__EXERCISE REQUIREMENTS__. Please quote exactly the opening lines of the data, from the first line to the one where "return Pos(LOBE_START, 0, 0)" appears.

__DATASET SECTION__.
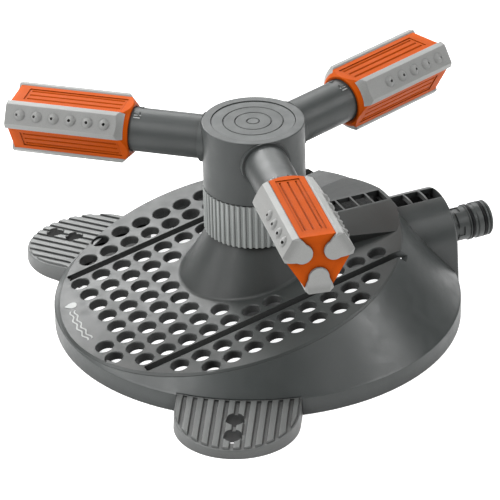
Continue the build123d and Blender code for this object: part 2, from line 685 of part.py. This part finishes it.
# ---- nozzle heads ----
def nose():
    """Envelope that chamfers the inner end of a nozzle head."""
    wide = CORE_NOSE + NOSE_LENGTH
    return along_x(
        turned(
            (0, CORE_START),
            (CORE_NOSE, CORE_START),
            (wide, CORE_START + NOSE_LENGTH),
            (wide, STRIP_END + 1),
            (0, STRIP_END + 1),
        )
    )


def strip_bar(start, end):
    """Outer part of a jet strip, on the +Z side of the head's axis."""
    points = [
        (-STRIP_FLOOR_HALF, STRIP_FLOOR),
        (STRIP_FLOOR_HALF, STRIP_FLOOR),
        (STRIP_HALF, STRIP_SHOULDER),
        (STRIP_TOP_HALF, STRIP_TOP),
        (-STRIP_TOP_HALF, STRIP_TOP),
        (-STRIP_HALF, STRIP_SHOULDER),
    ]
    return prism_x(points, start, end, EDGE_ROUND)


def strip_lobe():
    """Round-nosed inner part of a jet strip at the outer end of the head."""
    middle = LOBE_TIP + LOBE_ROUND
    lobe = SECTION * Pos(0, middle) * Circle(LOBE_ROUND)
    points = [
        (-LOBE_ROUND + 0.15, middle),
        (LOBE_ROUND - 0.15, middle),
        (STRIP_FLOOR_HALF, STRIP_FLOOR),
        (-STRIP_FLOOR_HALF, STRIP_FLOOR),
    ]
    web = SECTION * make_face(Polyline(*points, close=True))
    return Pos(LOBE_START, 0, 0) * extrude(lobe + web, amount=STRIP_END - LOBE_START)


def strip_body():
    """Whole outline of a jet strip without jets or ducts."""
    return (strip_bar(STRIP_START, STRIP_END) + strip_lobe()) & nose()


def head_place(azimuth, angle):
    """Frame of one strip: its outward direction is turned to an angle about the arm."""
    return arm_place(azimuth) * Rot(angle - 90, 0, 0)


def jet_strip(azimuth, angle, jets):
    """Hollow strip with a fan of jets that lean further outward towards the tip."""
    strip = strip_body()
    strip -= Pos((PORT_X + JET_LAST) / 2, 0, (DUCT_FLOOR + DUCT_ROOF) / 2) * Box(
        JET_LAST - PORT_X + 3, 2 * DUCT_HALF, DUCT_ROOF - DUCT_FLOOR
    )
    strip -= Pos(PORT_X, 0, STRIP_FLOOR) * Cylinder(PORT_RADIUS, 6)
    for index in range(jets):
        x = JET_LAST - JET_PITCH * index
        dome_radius = (JET_DOME ** 2 + JET_HEIGHT ** 2) / (2 * JET_HEIGHT)
        dome = Pos(0, 0, JET_HEIGHT - dome_radius) * Sphere(dome_radius)
        dome &= Pos(0, 0, JET_HEIGHT / 2) * Box(10, 10, JET_HEIGHT)
        strip += Pos(x, 0, STRIP_TOP) * dome
    for index in range(jets):
        x = JET_LAST - JET_PITCH * index
        strip -= Pos(x, 0, STRIP_TOP) * Rot(0, JET_LEANS[index], 0) * Cylinder(JET_HOLE, 6)
    return head_place(azimuth, angle) * strip


def core_outline():
    """Six-sided outline of the nozzle head: three panel sides and three strip sides."""
    points = []
    for angle in (0, 120, 240):
        turn = math.radians(angle)
        for half in (CORE_FLAT_HALF, -CORE_FLAT_HALF):
            y = half * math.cos(turn) - CORE_FLAT * math.sin(turn)
            z = half * math.sin(turn) + CORE_FLAT * math.cos(turn)
            points.append((y, z))
    return points


def panel():
    """Recess and grooves in one panel side, on the +Z side of the head's axis."""
    start = CORE_START + PANEL_START
    length = CORE_END - PANEL_END - start
    middle = start + length / 2
    cutter = Pos(middle, 0, CORE_FLAT) * Box(length, 2 * PANEL_HALF, 2 * PANEL_DEPTH)
    floor = CORE_FLAT - PANEL_DEPTH
    half = PANEL_GROOVE_WIDTH / 2
    for across in PANEL_GROOVES:
        flute = [(across - half, floor + 0.1), (across, floor - PANEL_GROOVE_DEPTH), (across + half, floor + 0.1)]
        cutter += prism_x(flute, start + 1.5, start + length - 1.5)
    return cutter


def nozzle_core(azimuth):
    """Coloured body of a nozzle head, bored for the arm's journal and slotted for its strips."""
    core = prism_x(core_outline(), CORE_START, CORE_END, EDGE_ROUND) & nose()
    core -= along_x(tube(CORE_COUNTERBORE, 0, CORE_START - 1, CORE_COUNTERBORE_END))
    core -= along_x(tube(JOURNAL_RADIUS + RUNNING_GAP, 0, CORE_START, JOURNAL_END + 0.4))
    core -= along_x(
        turned(
            (0, SNAP_X - SNAP_WIDTH / 2 - 0.2),
            (JOURNAL_RADIUS, SNAP_X - SNAP_WIDTH / 2 - 0.2),
            (JOURNAL_RADIUS + SNAP_HEIGHT + 0.15, SNAP_X),
            (JOURNAL_RADIUS, SNAP_X + SNAP_WIDTH / 2 + 0.2),
            (0, SNAP_X + SNAP_WIDTH / 2 + 0.2),
        )
    )
    seat = strip_body()
    port = Pos(PORT_X, 0, STRIP_FLOOR - 2) * Cylinder(PORT_RADIUS, 8)
    for angle in (30, 150, 270):
        core -= Rot(angle - 90, 0, 0) * seat
        core -= Rot(angle - 90, 0, 0) * port
        core -= Rot(angle - 30, 0, 0) * panel()
    return arm_place(azimuth) * core


# ---- write one file per piece ----
def all_parts():
    """Every piece by name."""
    parts = {
        "base_shell": base_shell(),
        "deck_cover": deck_cover(),
        "inlet_channel": inlet_channel(),
        "channel_screws": channel_screws(),
        "riser_spindle": riser_spindle(),
        "spindle_seal": spindle_seal(),
        "thrust_washer_lower": thrust_washer(NECK_TOP),
        "thrust_washer_upper": thrust_washer(UPPER_WASHER),
        "spindle_clip": spindle_clip(),
        "hose_nipple": hose_nipple(),
        "nipple_o_ring_rear": nipple_o_ring(REAR_GROOVE),
        "nipple_o_ring_front": nipple_o_ring(FRONT_GROOVE),
        "inlet_filter": inlet_filter(),
        "range_ring": range_ring(),
        "rotor_housing": rotor_housing(),
        "rotor_cap": rotor_cap(),
        "bearing_bush": bearing_bush(),
    }
    for name, azimuth in FOOT_AZIMUTHS.items():
        parts["anchor_foot_" + name] = anchor_foot(azimuth)
    for name, azimuth in ARM_AZIMUTHS.items():
        parts["arm_tube_" + name] = arm_tube(azimuth)
        parts["arm_seal_" + name] = arm_seal(azimuth)
        parts["arm_clip_" + name] = arm_clip(azimuth)
        parts["nozzle_core_" + name] = nozzle_core(azimuth)
        for jets, angle in STRIP_ORDER[name].items():
            parts["jet_strip_" + jets + "_" + name] = jet_strip(azimuth, angle, STRIP_JETS[jets])
    return parts


def main():
    """Write every piece to its own STEP file."""
    os.makedirs("parts", exist_ok=True)
    for name, shape in all_parts().items():
        export_step(shape, "parts/" + name + ".step")


main()
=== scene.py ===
import json
import math

import bmesh
import bpy
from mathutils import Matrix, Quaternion, Vector


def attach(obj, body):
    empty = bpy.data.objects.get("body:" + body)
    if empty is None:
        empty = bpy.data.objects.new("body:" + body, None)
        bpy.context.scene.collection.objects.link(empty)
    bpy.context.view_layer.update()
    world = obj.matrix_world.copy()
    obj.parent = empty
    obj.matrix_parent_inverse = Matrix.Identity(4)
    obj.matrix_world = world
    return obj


# The looks of a three-armed lawn sprinkler: studio, materials of the CAD nodes, and printed marks.
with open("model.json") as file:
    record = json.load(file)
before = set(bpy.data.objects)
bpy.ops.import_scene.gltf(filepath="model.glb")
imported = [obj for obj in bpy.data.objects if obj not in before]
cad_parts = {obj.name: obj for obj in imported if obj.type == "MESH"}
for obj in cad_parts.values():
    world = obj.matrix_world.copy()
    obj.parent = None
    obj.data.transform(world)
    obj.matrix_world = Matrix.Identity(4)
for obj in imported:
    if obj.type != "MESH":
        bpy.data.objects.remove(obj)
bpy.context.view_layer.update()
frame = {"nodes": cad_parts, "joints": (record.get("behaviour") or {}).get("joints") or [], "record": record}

# ---- camera, in metres and degrees; its lens and sensor in millimetres ----
CAMERA_AIM = Vector((0.00337, 0.01545, 0.02700))
CAMERA_DISTANCE = 2.0303
CAMERA_AZIMUTH = -23.896
CAMERA_ELEVATION = 29.411
CAMERA_ROLL = 1.498
CAMERA_LENS = 289.2
CAMERA_FAR = 50.0
SENSOR_WIDTH = 36.0

# ---- floor and surroundings ----
WHITE = (1.0, 1.0, 1.0, 1.0)
WORLD_STRENGTH = 0.02
FLOOR_SIZE = 14.0
FLOOR_GREY = (0.5, 0.5, 0.5, 1.0)
FLOOR_ROUGHNESS = 0.9
FLOOR_GLOW = 0.95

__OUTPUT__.
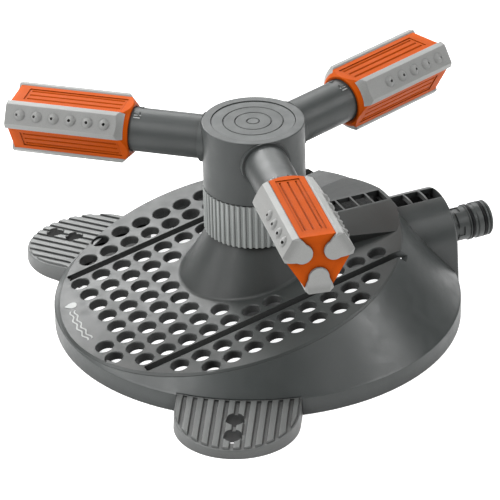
Continue the build123d and Blender code for this object: part 2, from line 685 of part.py. This part finishes it.
# ---- nozzle heads ----
def nose():
    """Envelope that chamfers the inner end of a nozzle head."""
    wide = CORE_NOSE + NOSE_LENGTH
    return along_x(
        turned(
            (0, CORE_START),
            (CORE_NOSE, CORE_START),
            (wide, CORE_START + NOSE_LENGTH),
            (wide, STRIP_END + 1),
            (0, STRIP_END + 1),
        )
    )


def strip_bar(start, end):
    """Outer part of a jet strip, on the +Z side of the head's axis."""
    points = [
        (-STRIP_FLOOR_HALF, STRIP_FLOOR),
        (STRIP_FLOOR_HALF, STRIP_FLOOR),
        (STRIP_HALF, STRIP_SHOULDER),
        (STRIP_TOP_HALF, STRIP_TOP),
        (-STRIP_TOP_HALF, STRIP_TOP),
        (-STRIP_HALF, STRIP_SHOULDER),
    ]
    return prism_x(points, start, end, EDGE_ROUND)


def strip_lobe():
    """Round-nosed inner part of a jet strip at the outer end of the head."""
    middle = LOBE_TIP + LOBE_ROUND
    lobe = SECTION * Pos(0, middle) * Circle(LOBE_ROUND)
    points = [
        (-LOBE_ROUND + 0.15, middle),
        (LOBE_ROUND - 0.15, middle),
        (STRIP_FLOOR_HALF, STRIP_FLOOR),
        (-STRIP_FLOOR_HALF, STRIP_FLOOR),
    ]
    web = SECTION * make_face(Polyline(*points, close=True))
    return Pos(LOBE_START, 0, 0) * extrude(lobe + web, amount=STRIP_END - LOBE_START)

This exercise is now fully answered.